„Eisbaden“: Kombinate on the rocks

■ Unbekannte Massensportart der DDR / Tausend Eiszapfen in 40 Vereinen / Winterschwimmen Anfang Januar: Westler gesucht

Eisbaden, eine Kreuzung aus spartanischem Abhärtungsritual, Kneippkur und realsozialistischem Freizeitsport hat in der DDR Tradition. Rund 1.000 betreiben in 40 Vereinen das Plantschen on the rocks, 50 allein in in der Ostberliner Betriebssportgemeinschaft „Bergmann Borsig“, die alljährlich das größte Winterschwimmen der Republik (nach Borsig-Angaben sogar das größte Deutschlands, Europas, wenn nicht der Welt) ausrichtet.

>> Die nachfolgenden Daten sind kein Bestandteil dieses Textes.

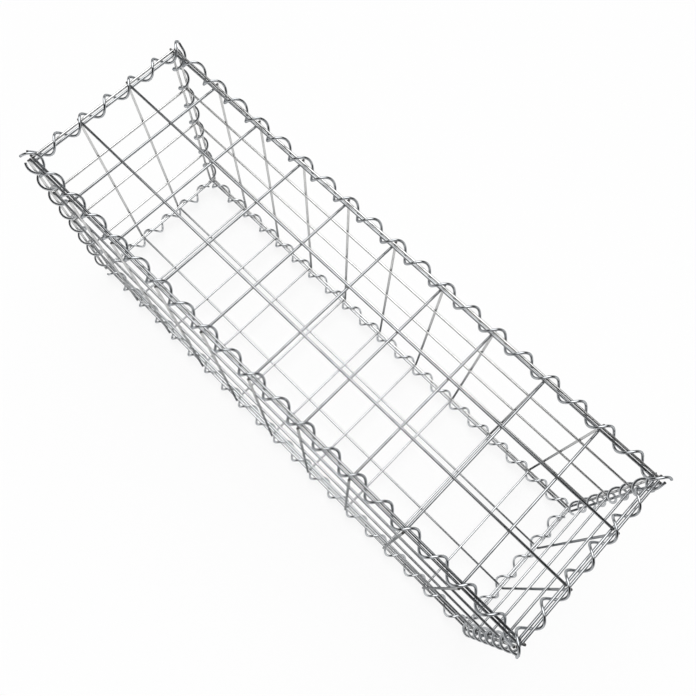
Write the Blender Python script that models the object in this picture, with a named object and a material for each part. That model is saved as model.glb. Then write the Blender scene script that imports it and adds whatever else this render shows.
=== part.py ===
"""A welded-mesh gabion basket with its lid laced down.

Six flat panels of welded wire make a box, and a spiral wire binder is screwed along each of its
twelve edges. Metres, +Z up, X along the basket. The origin is on the ground under its middle.
"""

import math

import bmesh
import bpy
from mathutils import Matrix, Vector

# Welded mesh
CELL = 0.100  # spacing of the wires
CELLS_LONG = 10
CELLS_WIDE = 3
CELLS_HIGH = 4
WIRE = 0.004  # diameter of the panels' wire
WELD_SINK = 0.0005  # how far two crossing wires melt into each other
STUB = 0.002  # from the centre of the last weld to a wire's cut end

# The lid and the base drop in between the walls, so their outer cells are cut short
LID_END_CELL = 0.0965  # the last cell at each end of the lid and base
LID_SIDE_CELL = 0.0935  # the last cell along each side of the lid and base
EDGE_PAIR = 0.005  # from a lid or base edge wire to the wall rail beside it, centre to centre

# Spiral binders
BINDER_WIRE = 0.004
BINDER_SLACK = 0.000311  # room that a spiral leaves round the widest pair of wires it holds
TURNS_PER_CELL = 2
SEAT_GAP = 0.0004  # clearance left for a spiral round a wire; its facets take up to 0.15 mm of it
OVER_END = 0.0125  # how far a spiral that crosses over a corner runs on past it
OPEN_START = 0.0125  # how far short of the corner the other spiral stops curling
OPEN_TAIL = 0.012  # its straight last length
UPRIGHT_SHORT = 0.0125  # how far an upright spiral stops short of the top and bottom rails
BASE_SHORT_SLIDE = -0.004  # how far along Y the base's short spirals lie from the middle
BASE_SHORT_STOP = 0.01875  # how far from the corner, before that slide, they are cut off

# How a spiral is wound: which way, and how far round from its outward side it is at its middle
LEFT_HANDED = -1
RIGHT_HANDED = 1
UPRIGHT_WINDINGS = {
    "front_left": (LEFT_HANDED, math.radians(-90)),
    "back_left": (RIGHT_HANDED, math.radians(90)),
    "back_right": (LEFT_HANDED, 0.0),
    "front_right": (RIGHT_HANDED, math.radians(90)),
}

# Facets
WIRE_SIDES = 6
BINDER_SIDES = 5
STEPS_PER_TURN = 8
SHARP_ANGLE = math.radians(65)  # facets that meet at a larger angle keep a hard edge

X, Y, Z = Vector((1, 0, 0)), Vector((0, 1, 0)), Vector((0, 0, 1))

GALVANISED_MESH = ((0.62, 0.64, 0.66), 0.34)
GALVANISED_SPIRAL = ((0.70, 0.72, 0.74), 0.28)


def facet_radius(diameter, sides):
    """Corner radius of the regular polygon that has the area of a round wire's section."""
    return diameter / 2 * math.sqrt(2 * math.pi / (sides * math.sin(2 * math.pi / sides)))


def line_places(cells, last_cell):
    """Where a panel's wires lie, from its middle: whole cells, then one end cell of its own size."""
    inner = [(index - cells / 2) * CELL for index in range(1, cells)]
    edge = inner[-1] + last_cell
    return [-edge, *inner, edge]


LID_LONG_Y = line_places(CELLS_WIDE, LID_SIDE_CELL)
LID_CROSS_X = line_places(CELLS_LONG, LID_END_CELL)
SIDE_UPRIGHT_X = line_places(CELLS_LONG, CELL)
END_UPRIGHT_Y = LID_LONG_Y
RAIL_HEIGHTS = line_places(CELLS_HIGH, CELL)  # from mid height

WELD_STEP = WIRE - WELD_SINK  # from the centre of a wire to that of one welded across it
SIDE_RAIL_Y = LID_LONG_Y[-1] + EDGE_PAIR
END_RAIL_X = LID_CROSS_X[-1] + EDGE_PAIR
TOP_RAIL = RAIL_HEIGHTS[-1]

# The two end wires at an upright corner lie furthest apart, so they set the size of the spirals
CORNER_SIDE_WIRE = Vector((SIDE_UPRIGHT_X[-1], SIDE_RAIL_Y + WELD_STEP))
CORNER_END_WIRE = Vector((END_RAIL_X + WELD_STEP, END_UPRIGHT_Y[-1]))
BORE_REACH = (CORNER_END_WIRE - CORNER_SIDE_WIRE).length / 2 + BINDER_SLACK

# Outside diameter of a spiral, which comes to 25 mm, and the radius of its centreline
PITCH = CELL / TURNS_PER_CELL
INNER_FLAT = facet_radius(BINDER_WIRE, BINDER_SIDES) * math.cos(math.pi / BINDER_SIDES)
COIL_FLAT = BORE_REACH + INNER_FLAT + facet_radius(WIRE, WIRE_SIDES) + SEAT_GAP
BINDER_OUTER = BINDER_WIRE + 2 * COIL_FLAT / math.cos(math.pi / STEPS_PER_TURN)
COIL_RADIUS = (BINDER_OUTER - BINDER_WIRE) / 2


def resting_axis(first, second):
    """The axis of a spiral that holds two wires and bears on both, in the plane across them."""
    span = second - first
    outward = Vector((-span.y, span.x)).normalized()
    return (first + second) / 2 + outward * math.sqrt(BORE_REACH**2 - span.length_squared / 4)


# Axes of the spirals, measured from the middle of the basket
LONG_AXIS_Y, LONG_AXIS_Z = resting_axis(
    Vector((LID_LONG_Y[-1], TOP_RAIL)), Vector((SIDE_RAIL_Y, TOP_RAIL))
)
SHORT_AXIS_X, SHORT_AXIS_Z = resting_axis(
    Vector((LID_CROSS_X[-1], TOP_RAIL - WELD_STEP)), Vector((END_RAIL_X, TOP_RAIL))
)
CORNER_AXIS_X, CORNER_AXIS_Y = resting_axis(CORNER_SIDE_WIRE, CORNER_END_WIRE)

# The ground lies under the lowest turns of the base's long spirals
MIDDLE_Z = LONG_AXIS_Z + COIL_RADIUS + facet_radius(BINDER_WIRE, BINDER_SIDES)


def clear_scene():
    for thing in list(bpy.data.objects):
        bpy.data.objects.remove(thing, do_unlink=True)


def steel(name, colour, roughness):
    material = bpy.data.materials.new(name)
    material.use_nodes = True
    shader = material.node_tree.nodes["Principled BSDF"]
    shader.inputs["Base Color"].default_value = (*colour, 1)
    shader.inputs["Metallic"].default_value = 1.0
    shader.inputs["Roughness"].default_value = roughness
    return material


def new_object(name, mesh_builder, finish):
    """Links an object whose mesh is what the builder put in it, shaded smooth, in its own steel."""
    work = bmesh.new()
    mesh_builder(work)
    bmesh.ops.recalc_face_normals(work, faces=work.faces)
    mesh = bpy.data.meshes.new(name)
    work.to_mesh(mesh)
    work.free()
    mesh.shade_smooth()
    mesh.set_sharp_from_angle(angle=SHARP_ANGLE)
    mesh.materials.append(steel(name + "_steel", *finish))
    thing = bpy.data.objects.new(name, mesh)
    bpy.context.scene.collection.objects.link(thing)
    return thing


def add_wire(work, middle, direction, flat_towards, length):
    """A straight faceted wire, with a flat of it facing flat_towards."""
    turn = Matrix((flat_towards, direction.cross(flat_towards), direction)).transposed().to_4x4()
    bmesh.ops.create_cone(
        work,
        cap_ends=True,
        segments=WIRE_SIDES,
        radius1=facet_radius(WIRE, WIRE_SIDES),
        radius2=facet_radius(WIRE, WIRE_SIDES),
        depth=length,
        matrix=Matrix.Translation(middle) @ turn,
    )


def welded_panel(name, middle, rail_way, bar_way, outward, rail_places, bar_places, bar_step):
    """One welded panel: rails along rail_way, and bars across them at bar_step further out."""
    rail_length = 2 * (bar_places[-1] + STUB)
    bar_length = 2 * (rail_places[-1] + STUB)

    def rails(work):
        for place in rail_places:
            add_wire(work, middle + bar_way * place, rail_way, outward, rail_length)

    def bars(work):
        for place in bar_places:
            at = middle + rail_way * place + outward * bar_step
            add_wire(work, at, bar_way, outward, bar_length)

    panel = new_object(name, rails, GALVANISED_MESH)
    helper = new_object(name + "_bars", bars, GALVANISED_MESH)
    helper.hide_render = True
    helper.display_type = "WIRE"
    weld = panel.modifiers.new("weld", "BOOLEAN")
    weld.operation = "UNION"
    weld.solver = "EXACT"
    weld.object = helper
    return panel


def spiral(name, axis_point, along, outward, start, end, winding, tails=(0.0, 0.0)):
    """One spiral along an edge, from start to end as measured from its middle.

    The winding gives its hand and how far round from outward it is at the middle. A tail is a
    straight length that carries on from the last turn.
    """
    hand, turned = winding
    sideways = along.cross(outward)
    turn_per_metre = hand * 2 * math.pi / PITCH

    def place(at):
        angle = turned + turn_per_metre * at
        arm = outward * math.cos(angle) + sideways * math.sin(angle)
        return axis_point + along * at + arm * COIL_RADIUS

    def heading(at):
        angle = turned + turn_per_metre * at
        swing = sideways * math.cos(angle) - outward * math.sin(angle)
        return (along + swing * COIL_RADIUS * turn_per_metre).normalized()

    def build(work):
        steps = round((end - start) / PITCH * STEPS_PER_TURN)
        tangent = heading(start)
        from_axis = (place(start) - axis_point - along * start).normalized()
        turn = Matrix((from_axis.cross(tangent), from_axis, tangent)).transposed().to_4x4()
        ring = bmesh.ops.create_circle(
            work,
            cap_ends=True,
            segments=BINDER_SIDES,
            radius=facet_radius(BINDER_WIRE, BINDER_SIDES),
            matrix=Matrix.Translation(place(start)) @ turn,
        )
        first = ring["verts"][0].link_faces[0]
        last = bmesh.ops.spin(
            work,
            geom=[first, *first.edges, *first.verts],
            cent=axis_point,
            axis=along,
            dvec=along * (end - start) / steps,
            angle=turn_per_metre * (end - start),
            steps=steps,
        )["geom_last"]
        ends = (
            (first, -heading(start), tails[0]),
            (next(part for part in last if isinstance(part, bmesh.types.BMFace)), heading(end), tails[1]),
        )
        for cap, way, length in ends:
            if length > 0:
                moved = bmesh.ops.extrude_face_region(work, geom=[cap])["geom"]
                corners = [part for part in moved if isinstance(part, bmesh.types.BMVert)]
                bmesh.ops.translate(work, verts=corners, vec=way * length)
                bmesh.ops.delete(work, geom=[cap], context="FACES_ONLY")

    return new_object(name, build, GALVANISED_SPIRAL)


def build_panels():
    middle = Vector((0, 0, MIDDLE_Z))
    top = Z * TOP_RAIL
    side = Y * SIDE_RAIL_Y
    end = X * END_RAIL_X
    welded_panel("lid", middle + top, X, Y, Z, LID_LONG_Y, LID_CROSS_X, -WELD_STEP)
    welded_panel("base", middle - top, X, Y, -Z, LID_LONG_Y, LID_CROSS_X, -WELD_STEP)
    welded_panel("back_side", middle + side, X, Z, Y, RAIL_HEIGHTS, SIDE_UPRIGHT_X, WELD_STEP)
    welded_panel("front_side", middle - side, X, Z, -Y, RAIL_HEIGHTS, SIDE_UPRIGHT_X, WELD_STEP)
    welded_panel("right_end", middle + end, Y, Z, X, RAIL_HEIGHTS, END_UPRIGHT_Y, WELD_STEP)
    welded_panel("left_end", middle - end, Y, Z, -X, RAIL_HEIGHTS, END_UPRIGHT_Y, WELD_STEP)


def lacing_ends(half_run, over_the_corner):
    """Where a spiral stops at one end, measured from its middle, and its straight tail there."""
    if over_the_corner:
        return half_run + OVER_END, 0.0
    return half_run - OPEN_START, OPEN_TAIL


def build_long_spirals():
    middle = Vector((0, 0, MIDDLE_Z))
    half_run = CELLS_LONG * CELL / 2
    for level, up in (("top", 1), ("base", -1)):
        for side, across in (("front", -1), ("back", 1)):
            axis_point = middle + Y * across * LONG_AXIS_Y + Z * up * LONG_AXIS_Z
            low, low_tail = lacing_ends(half_run, across * up < 0)
            high, high_tail = lacing_ends(half_run, across * up > 0)
            name = f"{level}_{side}_binder"
            spiral(name, axis_point, X, Z * up, -low, high, (LEFT_HANDED, 0), (low_tail, high_tail))


def build_short_spirals():
    """The base's short spirals are wound the other way from the lid's, as the photograph has them."""
    middle = Vector((0, 0, MIDDLE_Z))
    half_run = CELLS_WIDE * CELL / 2
    open_end = lacing_ends(half_run, False)
    over_end = lacing_ends(half_run, True)
    cut_end = (half_run - BASE_SHORT_STOP, 0.0)
    for name, up, along, hand, slide, low_end, high_end in (
        ("top_left_binder", 1, -1, LEFT_HANDED, 0, open_end, over_end),
        ("top_right_binder", 1, 1, LEFT_HANDED, 0, over_end, open_end),
        ("base_left_binder", -1, -1, RIGHT_HANDED, BASE_SHORT_SLIDE, cut_end, cut_end),
        ("base_right_binder", -1, 1, RIGHT_HANDED, BASE_SHORT_SLIDE, cut_end, cut_end),
    ):
        axis_point = middle + X * along * SHORT_AXIS_X + Y * slide + Z * up * SHORT_AXIS_Z
        ends = (-low_end[0], high_end[0])
        spiral(name, axis_point, Y, Z * up, *ends, (hand, 0), (low_end[1], high_end[1]))


def build_upright_spirals():
    middle = Vector((0, 0, MIDDLE_Z))
    reach = CELLS_HIGH * CELL / 2 - UPRIGHT_SHORT
    for side, across in (("front", -1), ("back", 1)):
        for end, along in (("left", -1), ("right", 1)):
            corner = f"{side}_{end}"
            axis_point = middle + X * along * CORNER_AXIS_X + Y * across * CORNER_AXIS_Y
            outward = (X * along + Y * across).normalized()
            winding = UPRIGHT_WINDINGS[corner]
            spiral(corner + "_binder", axis_point, Z, outward, -reach, reach, winding)


clear_scene()
build_panels()
build_long_spirals()
build_short_spirals()
build_upright_spirals()
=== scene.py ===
# %% [markdown]
# # An empty gabion basket
#
# A gabion is a wire box that is filled with stones to make a wall. This one is empty and closed.
# Six flat panels of welded mesh make the box, and a spiral wire is screwed along each of its
# twelve edges to hold them together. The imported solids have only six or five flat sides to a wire,
# so this scene makes the same wires again, at the same sizes and places, round and zinc-coated.

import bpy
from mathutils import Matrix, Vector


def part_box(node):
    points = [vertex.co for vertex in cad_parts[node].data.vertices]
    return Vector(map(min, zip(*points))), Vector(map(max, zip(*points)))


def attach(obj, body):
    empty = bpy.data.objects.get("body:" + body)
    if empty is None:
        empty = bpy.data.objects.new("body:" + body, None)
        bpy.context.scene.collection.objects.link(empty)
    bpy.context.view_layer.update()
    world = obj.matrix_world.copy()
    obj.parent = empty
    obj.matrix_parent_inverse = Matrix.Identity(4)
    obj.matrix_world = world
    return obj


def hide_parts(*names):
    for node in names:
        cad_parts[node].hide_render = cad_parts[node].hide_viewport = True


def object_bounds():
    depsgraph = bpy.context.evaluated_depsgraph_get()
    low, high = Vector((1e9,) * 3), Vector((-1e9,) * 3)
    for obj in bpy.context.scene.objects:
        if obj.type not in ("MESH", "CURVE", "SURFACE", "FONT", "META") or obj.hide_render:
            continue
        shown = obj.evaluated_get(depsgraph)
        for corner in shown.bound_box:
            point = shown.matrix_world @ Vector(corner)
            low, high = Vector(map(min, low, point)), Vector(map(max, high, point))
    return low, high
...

Immer im Januar trifft man sich Volksfest-like im Strandbad Orankesee im Hauptstadtbezirk Weißensee. Rund dreihundert Eisbader sind es jedesmal, und der Zuschauer- und Medienauftrieb ist gigantisch, 10.000 Schaulustige, Fernsehen, Radio, Presse. Am ersten Tag normal baden, am zweiten Faschingsschwimmen: wässern mit Mütze, Schal, Handschuhen, Rippunterhose und Wollsocken (s. Bild). Es geht um Gaudi und Gesundheit (und Turnvater Jahn-mäßige Eitelkeit) nicht um Leistung, das ist im Training genauso wie an den beiden Winterschwimmtagen. Schließlich sind die Kaltwasserfans zwischen drei und 85 Jahre alt, und Rekordsucht kann in diesem Medium leicht zu Unterkühlung führen.

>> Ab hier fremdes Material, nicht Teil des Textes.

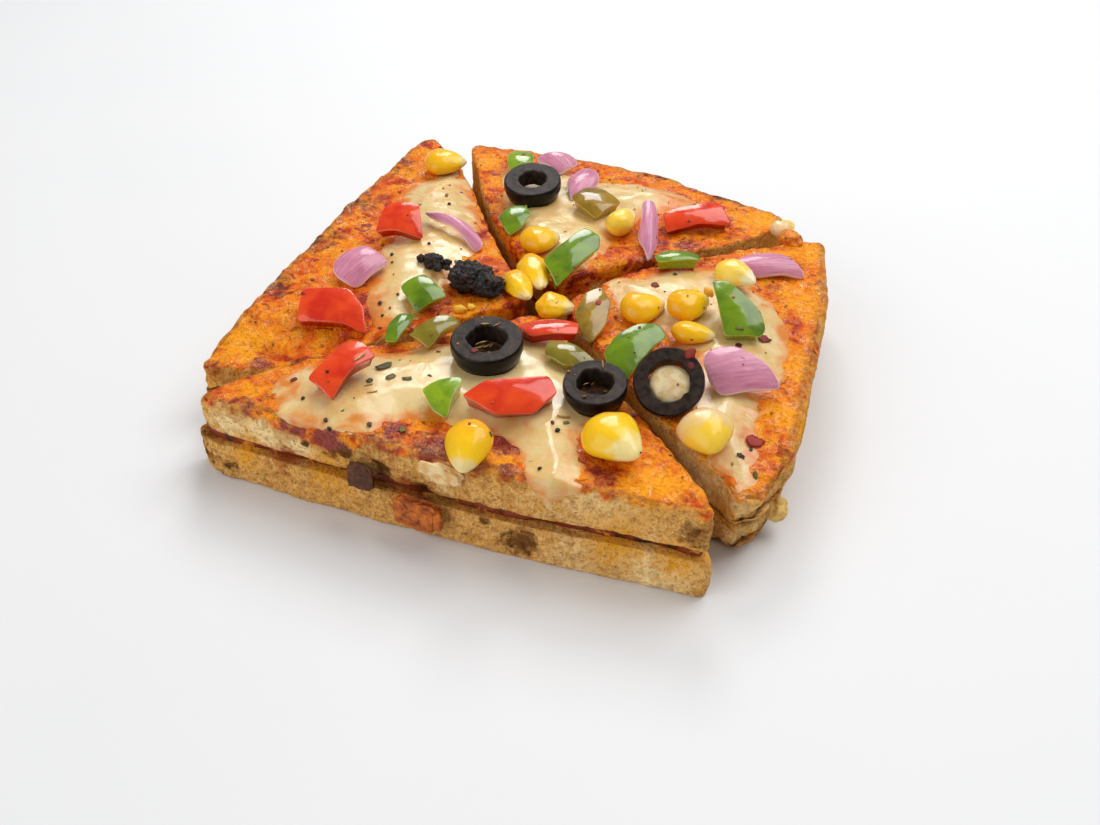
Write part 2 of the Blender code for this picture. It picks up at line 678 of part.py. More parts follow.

Auch Eiszapfen aus den Bruderländern CSSR, Polen und UdSSR nehmen teil, nach dem Mauerfall rechnen die Winterschwimmer vom Borsig Kombinat nun auch mit Winterfesten aus dem Westen. Wer sich zum 7. Winterschwimmen am Wochenende 6./7. Januar im Strandbad Orankesee anmelden will, sollte sich schriftlich an folgende Adresse wenden: Vorsitzender der Winterschwimmsektion BSG-Bergmann-Borsig, Jörg Petermann, Köthener Str. 14, Berlin 1143. Die Startgebühr ist vorort zu zahlen (fünf Mark Ost oder West), eine ärztliches Attest sollte möglichst auch dabei sein.

Wie kommt LeserIn hin? Mit der S-Bahn bis Station Thälmann -Park. Dann die Straßenbahn in Richtung Weißensee. Schaffner fragen, wo man zum Orankesee aussteigen muß.